The most interesting part of the image is the diamond or crystal object. It seems to give the image a third level of meaning. Looking up the qualities and symbolism of diamonds and quartz crystals, some interesting things came up. Some of these associations are: protection, healing, communication with spirit guides, the awakening of higher capacities and ability to enter visionary states, expansion of consciousness, etc. Quartz crystal is a stone of Light, heightening spiritual awareness. It is also a stone that harmonizes with all other stones. So it’s interesting to me that it seems to almost blend in with the landscape background. Has this object been brought in by the shadow figures?
How this relates to Fex & Coo is another matter. Not sure. Perhaps there is something about the contrast of what is natural and filled with light vs. the more shadowy, dark aspects of the story.

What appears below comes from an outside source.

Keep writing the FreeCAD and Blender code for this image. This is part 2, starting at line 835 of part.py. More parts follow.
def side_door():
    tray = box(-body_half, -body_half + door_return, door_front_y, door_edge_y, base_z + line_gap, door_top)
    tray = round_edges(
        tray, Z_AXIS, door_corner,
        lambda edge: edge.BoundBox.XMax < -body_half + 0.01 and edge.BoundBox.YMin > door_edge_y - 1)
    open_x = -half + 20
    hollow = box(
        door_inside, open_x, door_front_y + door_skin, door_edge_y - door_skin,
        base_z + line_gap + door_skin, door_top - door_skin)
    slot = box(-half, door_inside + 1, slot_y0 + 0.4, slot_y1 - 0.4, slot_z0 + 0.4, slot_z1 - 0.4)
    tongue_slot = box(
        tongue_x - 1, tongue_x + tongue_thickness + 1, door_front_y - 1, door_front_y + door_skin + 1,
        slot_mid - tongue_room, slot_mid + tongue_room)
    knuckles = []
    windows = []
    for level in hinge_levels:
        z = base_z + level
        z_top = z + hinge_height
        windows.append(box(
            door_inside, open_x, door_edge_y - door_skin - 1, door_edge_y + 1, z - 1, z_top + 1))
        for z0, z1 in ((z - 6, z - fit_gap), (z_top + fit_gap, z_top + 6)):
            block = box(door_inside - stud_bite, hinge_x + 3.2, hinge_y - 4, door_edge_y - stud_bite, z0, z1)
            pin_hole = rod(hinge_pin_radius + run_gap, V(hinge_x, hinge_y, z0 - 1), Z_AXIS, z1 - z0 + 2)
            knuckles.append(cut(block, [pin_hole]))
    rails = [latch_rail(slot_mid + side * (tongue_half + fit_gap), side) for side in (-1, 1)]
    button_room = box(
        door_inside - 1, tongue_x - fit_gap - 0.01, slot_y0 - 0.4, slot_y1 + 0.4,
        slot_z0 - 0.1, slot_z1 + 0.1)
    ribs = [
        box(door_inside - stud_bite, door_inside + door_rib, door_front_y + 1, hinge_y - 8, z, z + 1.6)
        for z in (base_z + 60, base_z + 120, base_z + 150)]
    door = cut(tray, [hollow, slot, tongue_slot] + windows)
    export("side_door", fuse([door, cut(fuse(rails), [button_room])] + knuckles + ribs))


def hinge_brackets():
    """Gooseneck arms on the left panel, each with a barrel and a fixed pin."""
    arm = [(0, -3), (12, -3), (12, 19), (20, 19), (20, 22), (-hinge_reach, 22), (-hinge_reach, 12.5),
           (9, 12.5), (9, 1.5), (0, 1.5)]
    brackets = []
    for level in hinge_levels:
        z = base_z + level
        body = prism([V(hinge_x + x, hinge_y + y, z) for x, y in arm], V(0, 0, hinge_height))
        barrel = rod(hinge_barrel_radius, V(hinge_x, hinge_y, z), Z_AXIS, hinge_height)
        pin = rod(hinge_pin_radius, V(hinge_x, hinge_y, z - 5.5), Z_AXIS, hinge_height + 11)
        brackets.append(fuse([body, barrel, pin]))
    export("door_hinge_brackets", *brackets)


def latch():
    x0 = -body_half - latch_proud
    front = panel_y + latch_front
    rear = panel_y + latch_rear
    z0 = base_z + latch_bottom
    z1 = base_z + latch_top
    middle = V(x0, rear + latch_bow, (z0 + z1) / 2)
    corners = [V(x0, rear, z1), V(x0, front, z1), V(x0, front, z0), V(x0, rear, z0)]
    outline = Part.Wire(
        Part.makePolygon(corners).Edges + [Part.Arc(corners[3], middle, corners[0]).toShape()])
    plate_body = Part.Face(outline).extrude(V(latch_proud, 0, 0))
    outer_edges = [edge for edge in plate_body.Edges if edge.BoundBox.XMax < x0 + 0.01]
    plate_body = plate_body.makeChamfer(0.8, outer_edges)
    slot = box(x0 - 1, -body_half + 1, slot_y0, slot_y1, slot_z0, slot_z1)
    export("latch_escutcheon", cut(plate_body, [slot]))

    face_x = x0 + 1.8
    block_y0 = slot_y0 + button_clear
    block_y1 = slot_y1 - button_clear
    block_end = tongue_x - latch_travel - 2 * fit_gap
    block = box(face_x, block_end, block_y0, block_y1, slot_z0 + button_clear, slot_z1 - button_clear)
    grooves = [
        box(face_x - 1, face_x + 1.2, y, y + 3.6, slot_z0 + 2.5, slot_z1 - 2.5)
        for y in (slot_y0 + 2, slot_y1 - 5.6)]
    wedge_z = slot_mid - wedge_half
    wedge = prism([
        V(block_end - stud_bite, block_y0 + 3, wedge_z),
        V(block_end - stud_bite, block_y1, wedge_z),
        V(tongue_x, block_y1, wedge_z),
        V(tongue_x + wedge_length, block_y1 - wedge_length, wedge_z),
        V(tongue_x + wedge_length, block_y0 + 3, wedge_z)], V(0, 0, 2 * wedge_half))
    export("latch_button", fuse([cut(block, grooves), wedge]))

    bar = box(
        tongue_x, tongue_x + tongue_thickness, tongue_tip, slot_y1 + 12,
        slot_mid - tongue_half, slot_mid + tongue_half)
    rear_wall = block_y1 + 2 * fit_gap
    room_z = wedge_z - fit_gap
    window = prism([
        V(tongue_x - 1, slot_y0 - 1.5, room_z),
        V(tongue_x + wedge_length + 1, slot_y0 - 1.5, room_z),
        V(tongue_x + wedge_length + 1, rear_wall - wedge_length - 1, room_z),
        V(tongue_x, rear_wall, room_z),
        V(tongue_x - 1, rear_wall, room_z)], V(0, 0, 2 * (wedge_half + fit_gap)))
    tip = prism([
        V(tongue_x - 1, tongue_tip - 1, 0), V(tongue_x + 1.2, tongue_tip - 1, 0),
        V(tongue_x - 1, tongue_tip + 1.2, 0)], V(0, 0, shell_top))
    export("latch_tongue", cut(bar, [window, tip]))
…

The dance between the light and the dark from which something new can be born.
Not sure how I feel about AI creating images in general, but this is certainly an interesting development.
I just read John’s response to the Fex & Coo Ai image and want to add a short comment. I agree with John’s statement about how AI art with its technology is cold and lacks the life energy of the artist. I remember seeing one of William Blake’s paintings (God Creating the Universe) at the Tate Gallery in London many years ago. I was surprised by how small the painting itself was (about 8 1/2 X 11) and yet completely struck by the powerful energy that emanated from the image. It felt alive with energy! It is an experience that I will never forget and remains palpable to this day. This transference of life energy from an artist to the image seems impossible to be replicated by AI.